De leur côté, les associations étudiantes ne se disent pas directement impliquées dans ce mouvement pro-abstentionniste. «L’AFESPED et l’AFESH n’ont pas ce mandat-là», explique la membre de l’exécutif de l’AFESH, Lisa. Seule l’Association facultaire des étudiants en arts (AFEA) s’est exprimée sur la question, notamment par l’une de ses résolutions qui est le démantèlement de l’État. Cette dernière agit uniquement à titre d’organisatrice des rencontres du Comité abstentionniste, dont celle qui a eu lieu le 25 mars dernier au pavillon Judith-Jasmin.

Par la distribution de macarons, d’affiches et d’autocollants, les membres du Comité abstentionniste tentent de sensibiliser la communauté étudiante de l’UQAM. Cette mobilisation ferait ainsi fi de toute perturbation «physique». «Les bureaux de vote sont intouchables, la plupart des gens ne sont pas prêts à courir le risque [d’une répression policière], révèle la membre de l’exécutif de l’AFESH, Lisa. Ils vont plutôt agir contre le vote à travers des campagnes d’information et dans le discours.»

Voix divergente

Une première tentative pour installer des bureaux de vote à l’UQAM avait eu lieu lors des élections de 2012, dans le contexte de la grève générale illimitée. L’ancien étudiant à la maîtrise et membre de l’Association étudiante de l’École des sciences de la gestion (AEESG), Renaud Gignac, avait proposé le projet au nom de sa faculté lors d’une rencontre interfacultaire. Sa proposition n’avait pas fait consensus auprès des cinq associations présentes à la rencontre et avait rapidement été rejetée. À l’heure actuelle, ce dernier se dit heureux de ce revirement de situation. Selon lui, rapprocher le processus de vote des étudiants dans les cégeps et universités est une excellente initiative. «Le vote est une composante essentielle de la démocratie et c’est important que les étudiants et étudiantes aient accès, le plus possible, à ces moyens pour faire valoir leurs idées», souligne-t-il. En 2012, une étude menée par le DGEQ avait enregistré une participation record des jeunes aux élections. Celle-ci indiquait une augmentation de près de 26 % entre celles de 2008 et 2012, chez les 18 à 24 ans. Pour Renaud Gignac, le vote n’est toutefois pas une fin en soi. «L’installation de bureaux de vote dans les établissements d’enseignement devrait être une constante qui va au-delà du contexte très particulier de la grève étudiante, précise-t-il. Les enjeux politiques généraux touchent tout le monde et les jeunes doivent se positionner.»
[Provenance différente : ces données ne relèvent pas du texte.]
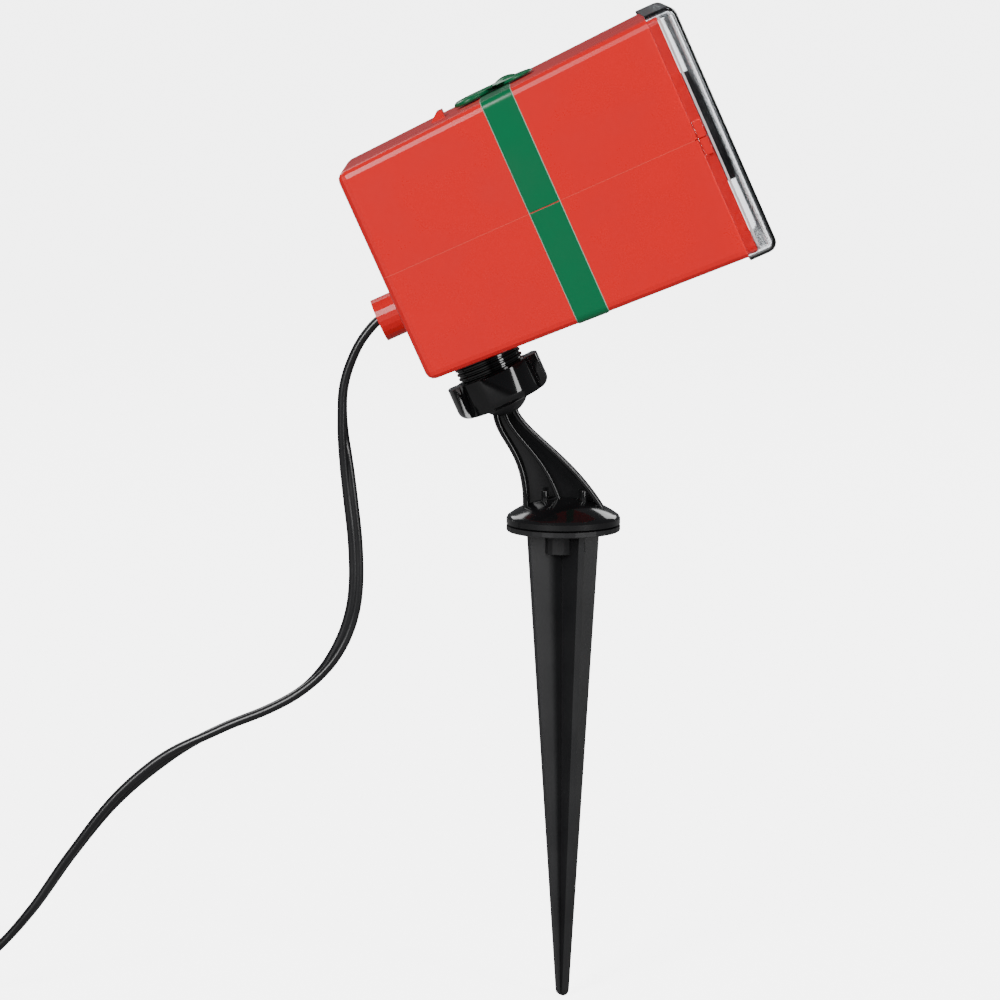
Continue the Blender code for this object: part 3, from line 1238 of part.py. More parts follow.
def build_tie():
    """A strap round one side of the coil."""
    inner_r = COIL_OUTER - COIL_PITCH * COIL_TURNS_PER_LAYER - LEAD_DIAMETER / 2 - GAP * 2
    outer_r = COIL_OUTER + LEAD_DIAMETER / 2 + GAP * 2
    low = COIL_BASE - LEAD_DIAMETER / 2 - GAP
    high = COIL_BASE + COIL_PITCH * (COIL_LAYERS - 1) + LEAD_DIAMETER / 2 + GAP
    t = TIE_THICKNESS
    strap = soft_block((inner_r - t, -TIE_WIDTH / 2, low - t), (outer_r + t, TIE_WIDTH / 2, high + t),
                       t * 0.8, 1)
    tie = node("lead_tie", strap, DULL_BLACK, False)
    cut(tie, block((inner_r, -TIE_WIDTH, low), (outer_r, TIE_WIDTH, high)))
    tie.matrix_world = at(COIL_CENTRE.x, COIL_CENTRE.y, 0.0) @ Matrix.Rotation(TIE_ANGLE, 4, "Z")
    return tie


clear_scene()
head_frame = bpy.data.objects.new("head_frame", None)
head_frame.matrix_world = head_place
scene_collection.objects.link(head_frame)

build_stake()
build_arm()
build_ball_fittings()
in_head(*build_shells())
in_head(*build_screws())
in_head(*build_ribbon())
in_head(*build_bow())
in_head(build_cover())
in_head(*build_front())
in_head(*build_drum())
in_head(*build_drive())
in_head(*build_lamp())
in_head(*build_driver())
in_head(*build_lead_entry())
in_head(build_socket())
in_head(build_knob())
free_lead, wound_lead, lead_end, lead_heading = build_lead()
build_plug(lead_end, lead_heading)
build_tie()
bpy.context.view_layer.update()
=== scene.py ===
import math

import bmesh
import bpy
from mathutils import Matrix, Vector


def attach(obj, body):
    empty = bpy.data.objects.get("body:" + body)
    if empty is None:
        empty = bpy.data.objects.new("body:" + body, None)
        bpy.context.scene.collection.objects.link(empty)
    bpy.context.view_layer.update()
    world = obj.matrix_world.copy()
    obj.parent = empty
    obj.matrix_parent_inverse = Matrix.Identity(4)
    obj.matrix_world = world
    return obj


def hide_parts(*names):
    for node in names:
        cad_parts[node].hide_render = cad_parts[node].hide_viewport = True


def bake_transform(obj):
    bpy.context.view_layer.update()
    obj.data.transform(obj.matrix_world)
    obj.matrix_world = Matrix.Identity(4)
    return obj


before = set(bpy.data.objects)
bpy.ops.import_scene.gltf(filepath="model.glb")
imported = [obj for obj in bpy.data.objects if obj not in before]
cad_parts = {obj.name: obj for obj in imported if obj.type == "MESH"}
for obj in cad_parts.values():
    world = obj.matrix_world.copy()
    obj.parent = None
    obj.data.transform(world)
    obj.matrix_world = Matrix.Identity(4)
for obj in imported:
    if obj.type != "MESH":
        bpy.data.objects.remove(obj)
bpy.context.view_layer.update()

# The head's own frame: x from the back face to the front, y across, z up from the mid seam
HEAD_TILT = math.radians(24.1)
BACK_CENTRE = Vector((-0.064193, 0.0, 0.268886))
BALL_CENTRE = Vector((-0.0229, 0.0, 0.2258))
TURN = Matrix.Rotation(-HEAD_TILT, 4, "Y")
IN_HEAD = Matrix.Translation(BACK_CENTRE) @ TURN
IN_SOCKET = Matrix.Translation(BALL_CENTRE) @ TURN
HEAD_LENGTH = 0.1240
BACK_HALF = 0.0397
FRONT_HALF = 0.0452
TAPER = math.atan((FRONT_HALF - BACK_HALF) / HEAD_LENGTH)

# Corners closer than these are one corner, and faces within this angle are one flat face
TINY = 0.000001
WELD_GAP = 0.000002
CAD_WELD_GAP = 0.000004
FLAT_WITHIN = math.radians(1.0)


def half_at(x):
    """Half height of the box at a distance from its back face."""
    return BACK_HALF + (FRONT_HALF - BACK_HALF) * x / HEAD_LENGTH


# Selecting, editing and applying steps

def let_go():
    """Leave edit mode with nothing selected."""
    if bpy.context.object and bpy.context.object.mode != "OBJECT":
        bpy.ops.object.mode_set(mode="OBJECT")
    bpy.ops.object.select_all(action="DESELECT")


def take(piece):
    """Select one piece alone and make it the active one."""
    let_go()
    piece.select_set(True)
    bpy.context.view_layer.objects.active = piece


def named(name):
    """Name the piece that was just made."""
    piece = bpy.context.active_object
    piece.name = name
    piece.data.name = name
    return piece


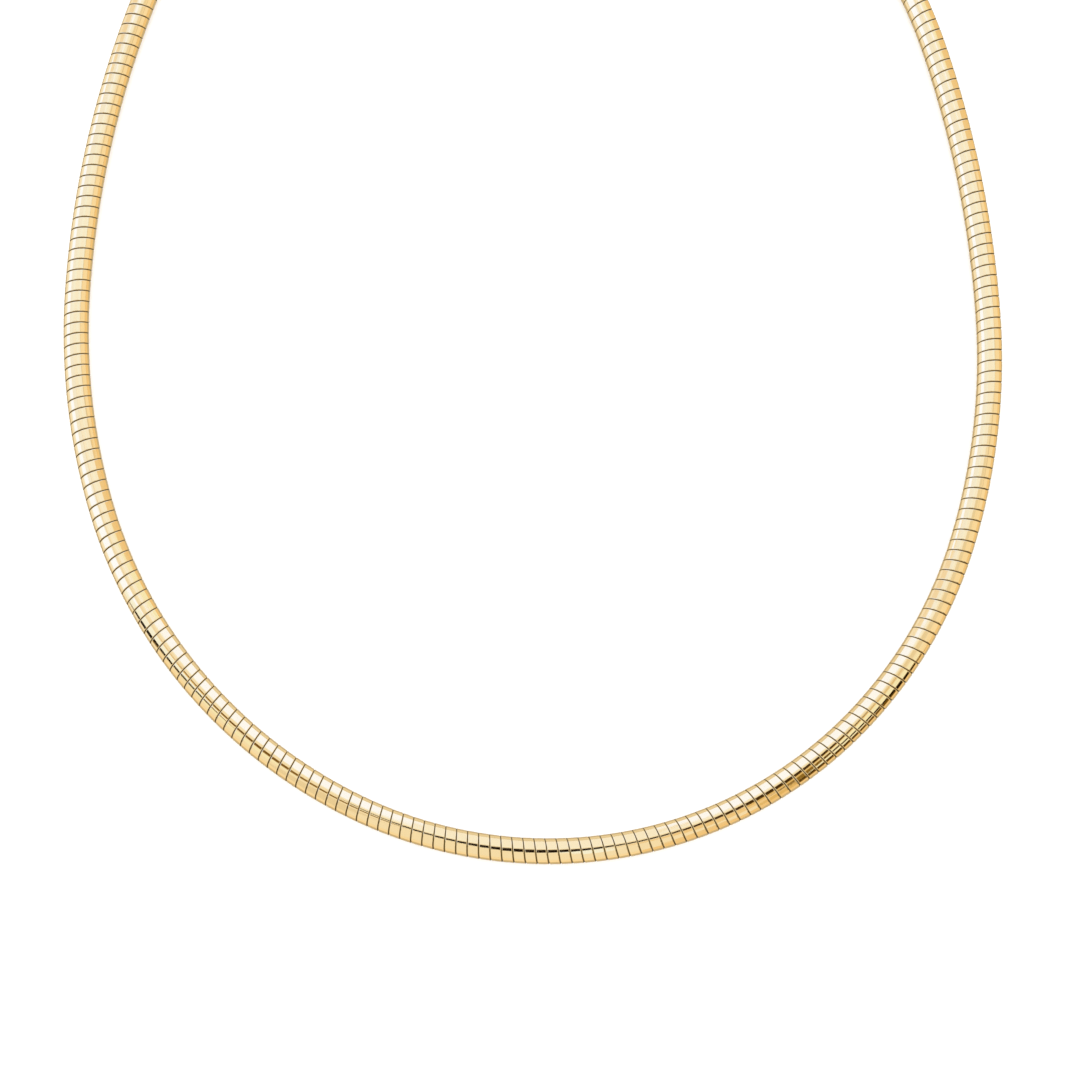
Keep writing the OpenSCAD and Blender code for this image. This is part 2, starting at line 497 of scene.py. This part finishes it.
def yellow_gold(name, line_coordinates, gloss, golds, has_groove=False):
    """Metal whose colour drifts between two golds in patches, with fine lines in its roughness and height.
    gloss is the roughness of its smoothest and its roughest lines. Input 0 of a Mix node is the share: a mix
    of numbers takes 2 and 3 and gives output 0, and a mix of colours takes 6 and 7 and gives output 2."""
    made = bpy.data.materials.new(name)
    made.use_nodes = True
    tree = made.node_tree
    shader = tree.nodes["Principled BSDF"]
    place = add_node(tree, "ShaderNodeTexCoord").outputs["Object"]
    patches = add_node(tree, "ShaderNodeTexNoise",
                       {"Vector": place, "Scale": 1 / (PATCH_SIZE * MM), "Detail": 3.0}).outputs["Fac"]
    colour = add_node(tree, "ShaderNodeMix", {0: patches, 6: linear(golds[0]), 7: linear(golds[1])},
                      data_type="RGBA").outputs[2]
    lines = add_node(tree, "ShaderNodeTexNoise",
                     {"Vector": line_coordinates(tree), "Scale": 1.0, "Detail": 2.0}).outputs["Fac"]
    rough = add_node(tree, "ShaderNodeMapRange",
                     {"Value": lines, "From Min": NOISE_LOW, "From Max": NOISE_HIGH,
                      "To Min": gloss[0], "To Max": gloss[1]}).outputs["Result"]
    shader.inputs["Metallic"].default_value = 1.0
    if has_groove:
        depth = add_node(tree, "ShaderNodeAttribute", attribute_name="groove").outputs["Fac"]
        # pale is the painted highlight of the edges, and dark is the oxide and painted shade of the groove.
        pale = add_node(tree, "ShaderNodeMapRange",
                        {"Value": depth, "From Min": HIGHLIGHT_FROM, "From Max": HIGHLIGHT_FULL}).outputs["Result"]
        # Towards the groove's bottom the colour goes to the brown of oxide and painted shade.
        dark = add_node(tree, "ShaderNodeMapRange",
                        {"Value": depth, "From Min": DARK_FROM, "From Max": DARK_FULL}).outputs["Result"]
        colour = add_node(tree, "ShaderNodeMix", {0: pale, 6: colour, 7: linear(EDGE_HIGHLIGHT)},
                          data_type="RGBA").outputs[2]
        colour = add_node(tree, "ShaderNodeMix", {0: dark, 6: colour, 7: linear(GROOVE_OXIDE_AND_SHADE)},
                          data_type="RGBA").outputs[2]
        rough = add_node(tree, "ShaderNodeMix", {0: dark, 2: rough, 3: GROOVE_ROUGHNESS}).outputs[0]
        metal = add_node(tree, "ShaderNodeMath", {0: 1.0, 1: dark}, operation="SUBTRACT").outputs[0]
        tree.links.new(metal, shader.inputs["Metallic"])
        shader.inputs["Specular IOR Level"].default_value = GROOVE_SPECULAR
    bump = add_node(tree, "ShaderNodeBump",
                    {"Height": lines, "Strength": LINE_STRENGTH, "Distance": LINE_HEIGHT * MM})
    tree.links.new(colour, shader.inputs["Base Color"])
    tree.links.new(rough, shader.inputs["Roughness"])
    tree.links.new(bump.outputs["Normal"], shader.inputs["Normal"])
    return made


print("polishing lines to a millimetre:", round(1 / LINE_SPACING, 2))

# %% [markdown]
# Which way the lines run
#
# Polishing and rolling leave lines along the strip, so the strip's lines follow its own coordinates and
# wind round the chain with it. The clasp is the same gold, but brushed, so its lines are rougher. They run
# straight along the bar.

# %% Finish the strip and the clasp


def along_strip(tree):
    """Coordinates that run slowly along the strip and fast across it, so noise is drawn out into lines."""
    strip_mm = add_node(tree, "ShaderNodeAttribute", attribute_name="strip_mm").outputs["Vector"]
    scale = (LINES_PER_MM_ALONG, 1 / LINE_SPACING, 1.0)
    return add_node(tree, "ShaderNodeMapping", {"Vector": strip_mm, "Scale": scale}).outputs["Vector"]


def along_bar(tree):
    """The same for the clasp: slow along X, fast across it."""
    place = add_node(tree, "ShaderNodeTexCoord").outputs["Object"]
    fine = 1 / (LINE_SPACING * MM)
    scale = (LINES_PER_MM_ALONG / MM, fine, fine)
    return add_node(tree, "ShaderNodeMapping", {"Vector": place, "Scale": scale}).outputs["Vector"]


strip.data.materials.append(yellow_gold("rolled_polished_gold", along_strip, POLISHED,
                                        (GOLD_DEEP, GOLD_PALE), has_groove=True))
# Brushed gold spreads each reflection wide and throws less light back, so it looks softer and deeper.
BRUSHED = (0.2, 0.32)
BRUSHED_DEEP, BRUSHED_PALE = "#F0D29A", "#F4DAA8"
clasp.data.materials.append(yellow_gold("brushed_gold_bar", along_bar, BRUSHED,
                                        (BRUSHED_DEEP, BRUSHED_PALE)))
print("materials:", [m.name for m in bpy.data.materials])

# %% [markdown]
# The stage
#
# A bright metal has no look of its own: it shows what stands round it. The necklace is on white, and its
# reflections look like those of a light tent, so the floor and the light from all round are plain white. A
# picture of a studio could light the metal, but this script reads no picture. So the tent is built of thin
# curved sheets that give an even light and that only reflections see. The back and left walls are the
# brightest, the right and the front are warmer and dimmer, and past the level of the table the sheets stand
# for the shaded floor beside the chain. What is dark in the metal is taken to be two gaps between the
# sheets, a stand at the right, two arms overhead and the lens. None of these is seen itself: all are
# guessed from the reflections.
#
# Each sheet follows a dome round the collar. The dome is wide, so every stretch of the chain sees it the
# same way. A real tent would stand closer, and its reflections would shift more from place to place.

# %% Build the floor and the light from all round
# The stage is far larger than the necklace, so its lengths are in metres.
FLOOR_HALF = 8.0
FLOOR_WHITE = "#F2F2F2"
SKY_STRENGTH = 1.9
bpy.context.scene.view_settings.view_transform = "Standard"
bpy.context.scene.view_settings.look = "None"

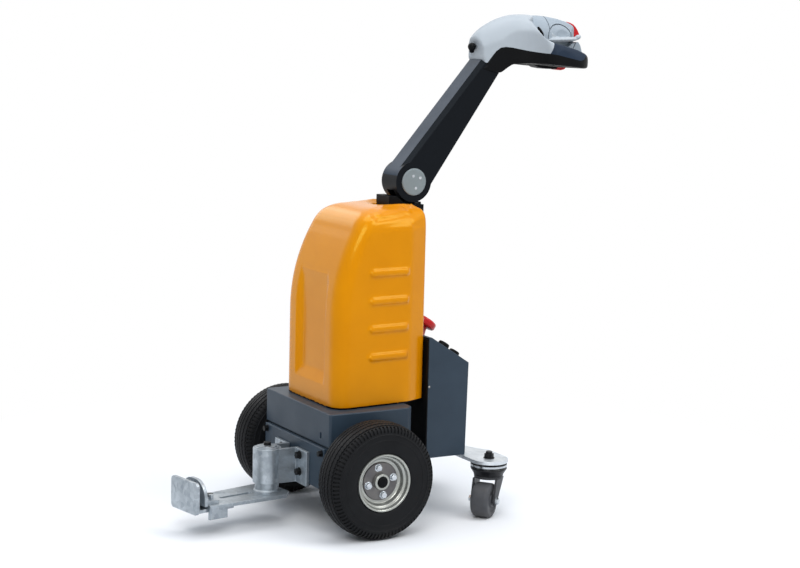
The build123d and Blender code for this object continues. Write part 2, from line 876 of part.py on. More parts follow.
# Castors: a swivelling housing with a fork, and a broad wheel on its bolt
housing_top = box_bottom - plate_thickness - housing_gap
for side, sign in sides:
    stem = Vector(from_axle(castor_x), sign * castor_y, 0)
    turn = radians(castor_swivel)
    trail = Vector(-cos(turn), -sin(turn), 0)
    across = Vector(sin(turn), -cos(turn), 0)
    wheel_centre = stem + trail * castor_trail + Vector(0, 0, castor_wheel_radius)
    fork_inner = castor_wheel_half_width + fork_gap
    fork_outer = fork_inner + fork_thickness
    waist_z = housing_top - housing_height

    with BuildPart() as housing:
        with BuildSketch(Plane(origin=stem, x_dir=(1, 0, 0), z_dir=(0, -1, 0))):
            with BuildLine():
                Polyline(
                    (0, waist_z),
                    (housing_waist, waist_z),
                    (housing_radius, housing_top - housing_rim_height),
                    (housing_radius, housing_top),
                    (castor_stem_radius, housing_top),
                    (castor_stem_radius, box_bottom + castor_stem_head),
                    (0, box_bottom + castor_stem_head),
                    close=True,
                )
            make_face()
        revolve(axis=Axis(stem, (0, 0, 1)))
    save(housing, f"castor_housing_{side}")

    crown_bottom = waist_z - fork_thickness
    with BuildPart() as fork:
        with BuildSketch(Plane.XY.offset(crown_bottom)):
            with Locations((stem.X, stem.Y)):
                Circle(fork_crown_radius)
        extrude(amount=fork_thickness)
        for flank in (1, -1):
            leg_plane = Plane(origin=stem + across * flank * fork_inner, x_dir=-trail, z_dir=across * flank)
            up = leg_plane.y_dir.Z
            with BuildSketch(leg_plane):
                with BuildLine():
                    Polyline(
                        (-fork_foot_half - castor_trail, up * castor_wheel_radius),
                        (-fork_root_half, up * crown_bottom),
                        (fork_root_half, up * crown_bottom),
                        (fork_foot_half - castor_trail, up * castor_wheel_radius),
                        close=True,
                    )
                make_face()
                with Locations((-castor_trail, up * castor_wheel_radius)):
                    Circle(fork_foot_half)
            extrude(amount=fork_thickness)
        with BuildSketch(Plane(origin=wheel_centre - across * fork_outer, x_dir=trail, z_dir=across)):
            Circle(castor_axle_radius)
        extrude(amount=2 * fork_outer)
    save(fork, f"castor_fork_{side}")

    with BuildPart() as castor_wheel:
        half = castor_wheel_half_width
        with BuildSketch(Plane(origin=wheel_centre, x_dir=across, z_dir=trail)):
            with BuildLine():
                bore = castor_axle_radius + running_clearance
                Polyline(
                    (half, bore),
                    (half, castor_wheel_radius - castor_wheel_edge),
                    (half - castor_wheel_edge, castor_wheel_radius),
                    (castor_wheel_edge - half, castor_wheel_radius),
                    (-half, castor_wheel_radius - castor_wheel_edge),
                    (-half, bore),
                    close=True,
                )
            make_face()
        revolve(axis=Axis(wheel_centre, across))
    save(castor_wheel, f"castor_wheel_{side}")

# Hitch bracket: a sleeve held by two straps whose flanges bolt to the front plate
pin = (from_axle(-pin_x), 0)
sleeve_height = sleeve_top - sleeve_bottom
with BuildPart() as hitch_bracket:
    with BuildSketch(Plane.XY.offset(sleeve_bottom)):
        with Locations(pin):
            Circle(sleeve_radius)
        for sign in (1, -1):
            reach = front_plate_face - pin[0]
            with Locations((pin[0] + reach / 2, sign * (strap_half_width - strap_thickness / 2))):
                Rectangle(reach, strap_thickness)
            flange_width = flange_half_width - strap_half_width + strap_thickness
            flange_y = flange_half_width - flange_width / 2
            with Locations((front_plate_face - strap_thickness / 2, sign * flange_y)):
                Rectangle(strap_thickness, flange_width)
        with Locations(pin):
            Circle(hitch_pin_radius + running_clearance, mode=Mode.SUBTRACT)
    extrude(amount=sleeve_height)
save(hitch_bracket, "hitch_bracket")

# Swivelling hitch: pin, drawbar with its slot and flaps, and the two plates of the tow jaw
hitch_angle = radians(hitch_turn)
hitch_x = Vector(cos(hitch_angle), sin(hitch_angle), 0)
hitch_y = Vector(-sin(hitch_angle), cos(hitch_angle), 0)


def hitch_plane(height):
    return Plane(origin=(pin[0], pin[1], height), x_dir=hitch_x, z_dir=(0, 0, 1))


with BuildPart() as hitch_pin:
    for radius, low, high in (
        (hitch_pin_radius, drawbar_top - drawbar_thickness, sleeve_top + pin_gap),
        (collar_radius, drawbar_top, sleeve_bottom - pin_gap),
        (boss_radius, sleeve_top + pin_gap, sleeve_top + boss_height),
        (pin_head_radius, sleeve_top + boss_height, sleeve_top + boss_height + pin_head_height),
    ):
        with BuildSketch(hitch_plane(low)):
            Circle(radius)
        extrude(amount=high - low)
save(hitch_pin, "hitch_pin")

drawbar_bottom = drawbar_top - drawbar_thickness
with BuildPart() as drawbar:
    with BuildSketch(hitch_plane(drawbar_bottom)):
        with BuildLine():
            Polyline(
                (drawbar_rear, drawbar_rear_half_width - drawbar_chamfer),
                (drawbar_rear - drawbar_chamfer, drawbar_rear_half_width),
                (-drawbar_length, drawbar_nose_half_width),
                (-drawbar_length, -drawbar_nose_half_width),
                (drawbar_rear - drawbar_chamfer, -drawbar_rear_half_width),
                (drawbar_rear, drawbar_chamfer - drawbar_rear_half_width),
                close=True,
            )
        make_face()
        with Locations((-(slot_start + slot_end) / 2, 0)):
            SlotOverall(slot_end - slot_start, 2 * slot_half_width, mode=Mode.SUBTRACT)
        Circle(hitch_pin_radius, mode=Mode.SUBTRACT)
    extrude(amount=drawbar_thickness)
    for sign in (1, -1):
        with BuildSketch(hitch_plane(drawbar_bottom)):
            flap_y = sign * (drawbar_nose_half_width - drawbar_thickness / 2)
            with Locations((-(flap_start + flap_end) / 2, flap_y)):
                Rectangle(flap_end - flap_start, drawbar_thickness)
        extrude(amount=-flap_drop)
save(drawbar, "drawbar")

jaw_base_half_width = drawbar_nose_half_width - drawbar_thickness - jaw_side_gap
with BuildPart() as jaw_outer:
    with BuildSketch(hitch_plane(drawbar_bottom - jaw_plate)):
        base_length = jaw_length - slot_end + 2 * slot_half_width
        with Locations((-jaw_length + base_length / 2, 0)):
            Rectangle(base_length, 2 * jaw_base_half_width)
    extrude(amount=jaw_plate)
    plate_origin = hitch_plane(0).from_local_coords(Vector(-jaw_length, 0, 0))
    with BuildSketch(Plane(origin=plate_origin, x_dir=hitch_y, z_dir=hitch_x)):
        with Locations((0, (drawbar_bottom - jaw_plate + jaw_top) / 2)):
            RectangleRounded(2 * jaw_half_width, jaw_top - drawbar_bottom + jaw_plate, jaw_corner)
    extrude(amount=jaw_plate)
save(jaw_outer, "jaw_outer")

inner_face = -jaw_length + jaw_plate + jaw_gap
with BuildPart() as jaw_inner:
    plate_origin = hitch_plane(0).from_local_coords(Vector(inner_face, 0, 0))
    with BuildSketch(Plane(origin=plate_origin, x_dir=hitch_y, z_dir=hitch_x)) as inner_plate:
        with Locations((0, (drawbar_top + jaw_top) / 2)):
            Rectangle(2 * drawbar_nose_half_width, jaw_top - drawbar_top)
        fillet(inner_plate.vertices().group_by(Axis.Y)[-1], jaw_round)
    extrude(amount=jaw_plate)
    with BuildSketch(hitch_plane(drawbar_top)):
        with Locations((inner_face + jaw_foot / 2, 0)):
            Rectangle(jaw_foot, 2 * (drawbar_nose_half_width - jaw_foot_margin))
    extrude(amount=jaw_plate)
    with BuildSketch(hitch_plane(drawbar_top + jaw_plate)):
        for sign in (1, -1):
            with Locations((inner_face + jaw_foot - jaw_bolt_setback, sign * jaw_bolt_half_spacing)):
                RegularPolygon(jaw_bolt_radius, 6)
    extrude(amount=jaw_bolt_height - jaw_plate)
save(jaw_inner, "jaw_inner")
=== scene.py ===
from math import atan2, cos, pi, radians, sin, sqrt

import bmesh
import bpy
from mathutils import Matrix, Vector


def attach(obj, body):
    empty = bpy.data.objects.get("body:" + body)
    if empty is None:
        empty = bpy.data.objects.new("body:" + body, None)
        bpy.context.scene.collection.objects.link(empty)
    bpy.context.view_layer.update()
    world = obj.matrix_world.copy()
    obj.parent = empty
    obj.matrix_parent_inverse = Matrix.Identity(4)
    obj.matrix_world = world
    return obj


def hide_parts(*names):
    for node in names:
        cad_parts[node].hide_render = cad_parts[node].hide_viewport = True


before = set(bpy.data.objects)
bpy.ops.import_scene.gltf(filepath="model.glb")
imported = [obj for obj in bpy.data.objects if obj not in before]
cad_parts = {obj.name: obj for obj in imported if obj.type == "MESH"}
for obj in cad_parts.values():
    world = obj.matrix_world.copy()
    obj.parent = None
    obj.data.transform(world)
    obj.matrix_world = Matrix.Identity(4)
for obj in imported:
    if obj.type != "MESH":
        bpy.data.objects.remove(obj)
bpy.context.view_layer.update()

# Walk-behind electric tow tug. The hitch points to -X, the operator walks at +X, the floor is z = 0.
# Lengths are millimetres, measured along X from the wheel axle, and place() turns them into metres.

MM = 0.001
AXLE_X = -125.425


def place(x, y, z):
    return Vector((AXLE_X + x, y, z)) * MM


# Camera

CAMERA_AZIMUTH = radians(-29.71)
CAMERA_ELEVATION = radians(8.13)
CAMERA_ROLL = radians(1.43)
CAMERA_DISTANCE = 4125.4
CAMERA_TARGET = place(173.67, 0, 522.74)
PICTURE_WIDTH = 800
FOCAL_PIXELS = 1786.58
SENSOR_WIDTH = 36.0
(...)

Pour la membre du Comité abstentionniste, Lisa, ne pas voter n’est pas nécessairement synonyme d’apathie politique. «La plupart des gens qui s’abstiennent politiquement sont des gens qui sont très actifs dans leurs associations étudiantes et dans leur milieu social», explique-t-elle. Pour l’ancien étudiant en sociologie, Samuel, l’implication citoyenne doit aller au-delà du vote. «L’important est de ne pas faire du geste de voter la seule action politique qu’un citoyen doit faire durant les quatre prochaines années.»

Le Comité abstentionniste fera partie du contingent de la manifestation nationale contre l’austérité organisée par l’Association pour une solidarité syndicale étudiante (ASSE) le 3 avril prochain, quatre jours avant les élections générales provinciales.